There’s a harder problem too. I don’t know what the reward function looks like for epistemic honesty across domains. For math, correctness is verifiable. For factual claims, you can check. But for the subtle cases, the ones where the user has a plausible-but-flawed mental model, where the right answer is “your framing is wrong” rather than any answer within the frame, someone has to decide what honesty looks like, case by case, and write it down. The Talmud took centuries of rabbis arguing. The serotonergic harness needs its equivalent, and nobody has started.

So what do I actually have? A design philosophy. An architectural sketch. And the oldest hard problem in philosophy, now expressed as JSONL.

Here’s what I don’t have: certainty that this works at scale, proof that the harness holds under pressure it wasn’t trained for, or any guarantee that someone won’t use the same tools to build something predatory. The guide dog school doesn’t eliminate bad actors. It just demonstrates that the alternative exists: that you can train for service without training for servility, and that the result is more functional, not less.

Nobody is going to solve this for us. The companies that could won’t, because the incentive structure won’t let them. The open-source community that would hasn’t yet, because the hardest part isn’t the infrastructure. It’s the curriculum. Someone has to sit with ten thousand edge cases and decide what honesty looks like when it doesn’t feel good, and write it down, and do it again tomorrow when they realize half of yesterday’s answers were wrong.

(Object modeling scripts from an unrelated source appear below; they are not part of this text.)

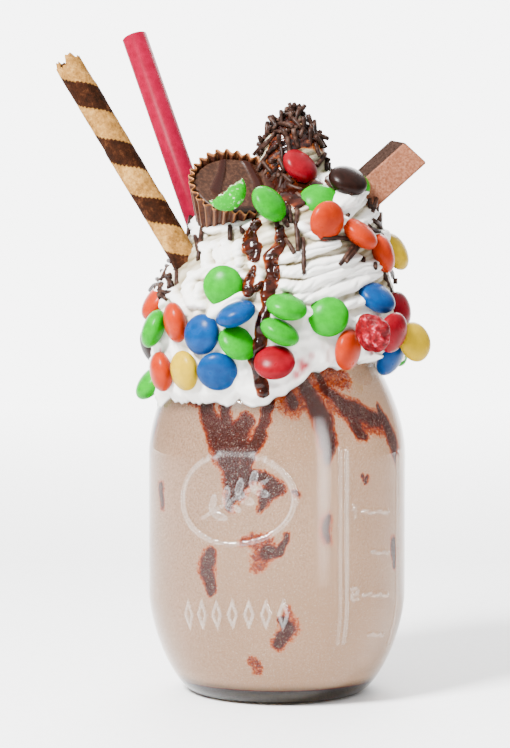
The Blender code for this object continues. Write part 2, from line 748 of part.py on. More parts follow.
def main():
    for old in list(bpy.data.objects):
        bpy.data.objects.remove(old)
    parts = collection("milkshake_parts")
    rooms = collection("rooms")
    toppings = collection("toppings")
    make_jar(parts)
    straw_solid("straw", parts, paint=material("red_plastic", (0.85, 0.0, 0.12), 0.25))
    roll_solid("wafer_roll", parts, paint=material("wafer", (0.65, 0.45, 0.22), 0.8))
    bar_solid("wafer_finger", parts, paint=material("milk_chocolate", (0.36, 0.18, 0.12), 0.5))
    case_solid(parts)
    turned("chocolate_cup", cup_profile(), parts, material("dark_chocolate", (0.07, 0.03, 0.02), 0.4),
           facing(CASE_ALONG, CASE_RIM_AT), FLUTES)
    straw_solid("straw_room", rooms, GAP)
    roll_solid("roll_room", rooms, GAP)
    make_drink(parts, rooms)

    bar_solid("bar_room", rooms, GAP)
    turned("case_room", cup_profile(GAP, True), rooms, None, facing(CASE_ALONG, CASE_RIM_AT), FLUTES)
    jar_room(rooms)
    paints = {name: material("shell_" + name, rgb, 0.3) for name, rgb in COLOURS.items()}
    for number, (colour, matrix) in enumerate(button_places(), 1):
        oblate(f"button_{number:02d}_{colour}", parts, 0.0, paints[colour]).matrix_world = matrix
        oblate("button_room", rooms, GAP).matrix_world = matrix
    half_button("broken_button_green", parts, paints["green"])
    half_button("half_room", rooms, None, GAP)

    cream = cream_body(parts)
    strands(toppings)
    for number, (route, half_width) in enumerate(DRIPS, 1):
        drip(f"drip_{number}", route, half_width, toppings)
    boolean(cream, toppings, "UNION", "MANIFOLD")
    boolean(cream, rooms, "DIFFERENCE", "MANIFOLD")
    drop_scraps(cream)
    empty_out(toppings)
    empty_out(rooms)
    bpy.data.collections.remove(toppings)
    bpy.data.collections.remove(rooms)


main()
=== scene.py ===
"""A milkshake in a pint canning jar: the looks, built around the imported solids."""

import math

import bmesh
import bpy
import numpy as np
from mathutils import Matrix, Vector


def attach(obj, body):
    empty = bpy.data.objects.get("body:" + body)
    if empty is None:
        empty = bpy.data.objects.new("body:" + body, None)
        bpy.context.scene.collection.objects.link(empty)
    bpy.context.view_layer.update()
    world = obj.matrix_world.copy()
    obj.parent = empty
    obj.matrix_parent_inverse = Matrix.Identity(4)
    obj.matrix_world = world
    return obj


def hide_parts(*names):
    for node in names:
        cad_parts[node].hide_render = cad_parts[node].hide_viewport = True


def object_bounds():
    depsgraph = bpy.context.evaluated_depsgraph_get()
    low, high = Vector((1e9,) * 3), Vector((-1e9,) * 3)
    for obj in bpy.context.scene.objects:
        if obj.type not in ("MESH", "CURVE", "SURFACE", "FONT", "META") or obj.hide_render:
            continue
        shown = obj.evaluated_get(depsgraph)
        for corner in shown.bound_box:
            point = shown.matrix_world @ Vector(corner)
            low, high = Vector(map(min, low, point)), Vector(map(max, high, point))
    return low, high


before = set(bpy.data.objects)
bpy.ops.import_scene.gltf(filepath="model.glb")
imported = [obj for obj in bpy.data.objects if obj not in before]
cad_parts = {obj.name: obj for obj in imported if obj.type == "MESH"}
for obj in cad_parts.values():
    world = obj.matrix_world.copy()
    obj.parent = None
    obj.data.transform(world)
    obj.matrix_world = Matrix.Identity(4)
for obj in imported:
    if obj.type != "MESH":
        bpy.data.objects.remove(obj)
cad_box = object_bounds()

MM = 0.001
EYE, AIM, LENS = np.array([0.0, -700.0, 136.0]) * MM, (-6.97 * MM, 0, 100.3 * MM), 106.4

# The jar, with the solids' measures
BASE_R, BODY_R, NECK_R = 26.5 * MM, 40.7 * MM, 32.0 * MM
HEEL_TOP, SHOULDER_START, NECK_Z = 31 * MM, 76 * MM, 103 * MM
HEEL_POWER, SHOULDER_POWER = 1.55, 1.75
RIM_Z, THREAD_R, MOUTH_R = 125 * MM, 34.0 * MM, 30.0 * MM
WALL, FLOOR_Z, PUSH_UP = 3.0 * MM, 5.0 * MM, 1.0 * MM
GLASS_INDEX, MARK_HEIGHT = 1.28, 0.6 * MM
DRINK_TOP = 120 * MM
DRINK_OVERLAP = 0.15 * MM

# The cream, with the solid's measures: height and radius in millimetres
CREAM_STATIONS = np.array([
    (91.0, 38.4), (96.0, 39.8), (104.0, 40.4), (112.0, 40.2), (120.0, 39.4), (127.0, 37.6),
    (134.0, 35.0), (141.0, 32.8), (147.0, 30.4), (152.0, 27.0), (156.0, 22.4), (159.0, 17.4),
    (162.0, 13.6), (166.0, 11.6), (171.0, 11.3), (175.0, 9.8), (179.0, 6.8), (182.0, 3.4), (184.5, 0.0),
]) * MM
PEAK_Z, PEAK_SHIFT = 184.5 * MM, 4.8 * MM
SHIFT_FROM, SHIFT_TO = 124 * MM, 160 * MM
CUP_SIDE, CUP_SIDE_WIDTH, CUP_SINK = math.radians(-139), math.radians(42), 6 * MM
SINK_FROM, SINK_TO = 132 * MM, 144 * MM

RIDGES, CLIMB = 13, math.radians(25)
# Turns stepped by this share of a circle never bunch up
GOLDEN = 0.618034

BUTTON_R, BUTTON_HALF = 6.35 * MM, 3.4 * MM

STRAW_R, STRAW_WALL = 4.1 * MM, 0.45 * MM
STRAW_AT = np.array([-24.0, 12.0, 145.0]) * MM
STRAW_ALONG = np.array([-23.3, 16.0, 66.0])
STRAW_UP, STRAW_DOWN = 70 * MM, 136 * MM

ROLL_R, ROLL_WALL = 4.7 * MM, 1.5 * MM
ROLL_TOP = np.array([-65.0, -10.0, 197.5]) * MM
ROLL_ALONG = np.array([-0.512, 0.0, 0.859])
ROLL_LENGTH = 118 * MM

CASE_RIM_R, CASE_FOOT_R, CASE_DEPTH = 14.3 * MM, 10.6 * MM, 16 * MM
FLUTES, FLUTE_DEPTH = 28, 0.85 * MM
CASE_RIM_AT = np.array([-12.6, -13.5, 160.6]) * MM
CASE_ALONG = np.array([0.142, -0.67, 0.729])


# numbers and shapes


def linear(code):
    """An sRGB hex colour as linear RGBA."""
    srgb = np.array([int(code[i:i + 2], 16) for i in (1, 3, 5)]) / 255
    rgb = np.where(srgb <= 0.04045, srgb / 12.92, ((srgb + 0.055) / 1.055) ** 2.4)
    return (*rgb.tolist(), 1.0)


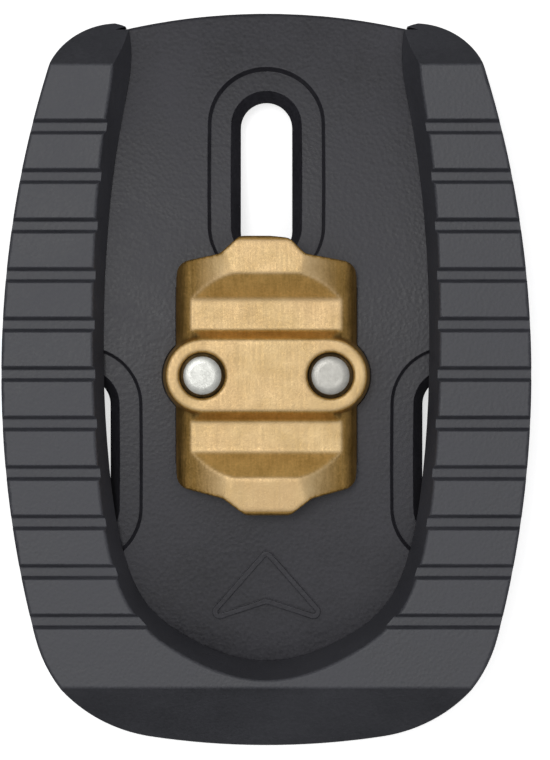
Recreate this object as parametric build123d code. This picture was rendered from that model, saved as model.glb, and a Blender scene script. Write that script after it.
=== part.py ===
from build123d import *
from math import asin, atan, degrees, radians, sqrt, tan
import os

# Three-bolt road-shoe cleat: a curved base plate, a clip-on tread cover, and a brass cleat on two screws.
# Frame: +Z away from the shoe sole (the ground side is up), +Y to the nose, +X to the right from above.
# Origin: middle of the bounding box at its lowest level. All lengths are in millimetres, angles in degrees.

# Overall size and the outer outline of the cover
HALF_WIDTH = 27.0
HEIGHT = 12.4
NOSE_Y = 37.55
TAIL_Y = -37.7
SIDE_RADIUS = 104.3
SIDE_WIDEST_Y = 0.5
TAIL_RADIUS = 72.0
TAIL_CORNER_RADIUS = 14.5
HORN_TIP_Y = 36.7
HORN_CORNER_RADIUS = 7.4
HORN_INNER_X = 16.5
HORN_INNER_RADIUS = 4.6
OUTER_DRAFT = 1.5

# Base plate: a band of even thickness between two concentric arcs about an axis along X
SOLE_RADIUS = 166.0
PLATE_THICKNESS = 4.0
GROUND_RADIUS = SOLE_RADIUS + PLATE_THICKNESS
PLATE_INSET = 2.0
PLATE_TAIL_INSET = 3.2
PLATE_TAIL_Y = TAIL_Y + PLATE_TAIL_INSET
PLATE_NOSE_RADIUS = 64.0
PLATE_NOSE_CORNER_RADIUS = 9.0
PLATE_EDGE_ROUND = 0.35
ARCH_Y = (NOSE_Y + PLATE_TAIL_Y) / 2
ARCH_AXIS_Z = -sqrt(SOLE_RADIUS**2 - (NOSE_Y - ARCH_Y) ** 2)
SOLE_TOP_Z = ARCH_AXIS_Z + SOLE_RADIUS
GROUND_TOP_Z = ARCH_AXIS_Z + GROUND_RADIUS

# Bolt slots: M5 clearance slots along Y in a washer recess, with a steep tapered mouth
SLOT_RADIUS = 2.63
SLOT_LENGTH = 15.9
SLOT_MOUTH_RADIUS = 3.65
SLOT_MOUTH_DEPTH = 1.9
RECESS_RADIUS = 6.0
RECESS_DEPTH = 0.9
RECESS_DRAFT = 20.0
FRONT_SLOT_Y = 20.55
FRONT_RECESS_SHIFT = 0.4
SIDE_SLOT_X = 18.575
SIDE_SLOT_Y = -7.8

# Brass cleat, its screws and the steel backing plate
CLEAT_Y = 0.45
CLEAT_SEAT_Z = GROUND_TOP_Z - 0.5
CLEAT_BASE_HALF_LENGTH = 8.6
CLEAT_BASE_HALF_WIDTH = 9.15
CLEAT_FLANK_Z = GROUND_TOP_Z + 0.9
VALLEY_Z = GROUND_TOP_Z + 2.7
VALLEY_HALF_WIDTH = 7.6
BAR_TOP_Z = GROUND_TOP_Z + 4.0
BAR_RADIUS = 3.75
BAR_DRAFT = 4.5
RIDGE_Z = GROUND_TOP_Z + 4.25
RIDGE_Y = 10.35
RIDGE_HALF_WIDTH = 3.2
TONGUE_Y = 14.1
SHOULDER_RADIUS = 1.6
SCREW_X = 6.46
SCREW_RADIUS = 2.30
TAPPED_RADIUS = 2.32
SCREW_CLEARANCE_RADIUS = 2.75
SCREW_HEAD_RADIUS = 4.28
HEAD_SINK = SCREW_HEAD_RADIUS - SCREW_RADIUS
HEAD_BELOW_FACE = 0.15
HEAD_GAP = 0.02
SCREW_TIP_CHAMFER = 0.4
LEFT_TIP_DEPTH = 0.3
RIGHT_TIP_DEPTH = 0.12
SOCKET_ACROSS_FLATS = 3.0
SOCKET_DEPTH = 1.4
BACKING_LENGTH = 24.0
BACKING_WIDTH = 10.6
BACKING_THICKNESS = 2.0

# Tread cover
COVER_CLEARANCE = 0.3
SKIRT_RISE = 0.5
WALL_DRAFT = 12.5
FRONT_BEVEL_Y = 31.8
FRONT_BEVEL_ANGLE = 62.0
REAR_BEVEL_Y = -31.0
REAR_BEVEL_ANGLE = 60.0
GROOVE_COUNT = 11
GROOVE_PITCH = 4.98
GROOVE_MIDDLE_Y = 0.6
GROOVE_TOP_WIDTH = 1.55
GROOVE_FLOOR_WIDTH = 0.9
GROOVE_DEPTH = 0.8
GROOVE_LIP_ROUND = 0.15
PAD_EDGE_ROUND = 0.35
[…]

That’s the work. Not the architecture, not the training loop, not the parameter-efficient fine-tuning. The work is the same work it’s always been: figuring out what we owe each other, one situation at a time, and being willing to get it wrong and revise.

The guide dog that lets its handler walk into traffic loses everything. The one that refuses loses only the handler’s momentary approval. The handler who learns to trust the refusal gets to keep walking. Neither party works alone. The relationship is the unit of survival — it always has been.

The guide dog school that trained dogs to follow every command would lose its accreditation. The one that trains them to disobey for the right reasons is still operating.

At this point, I feel that I should say that I love all dogs. Except chihuahuas, they’ll mess you up.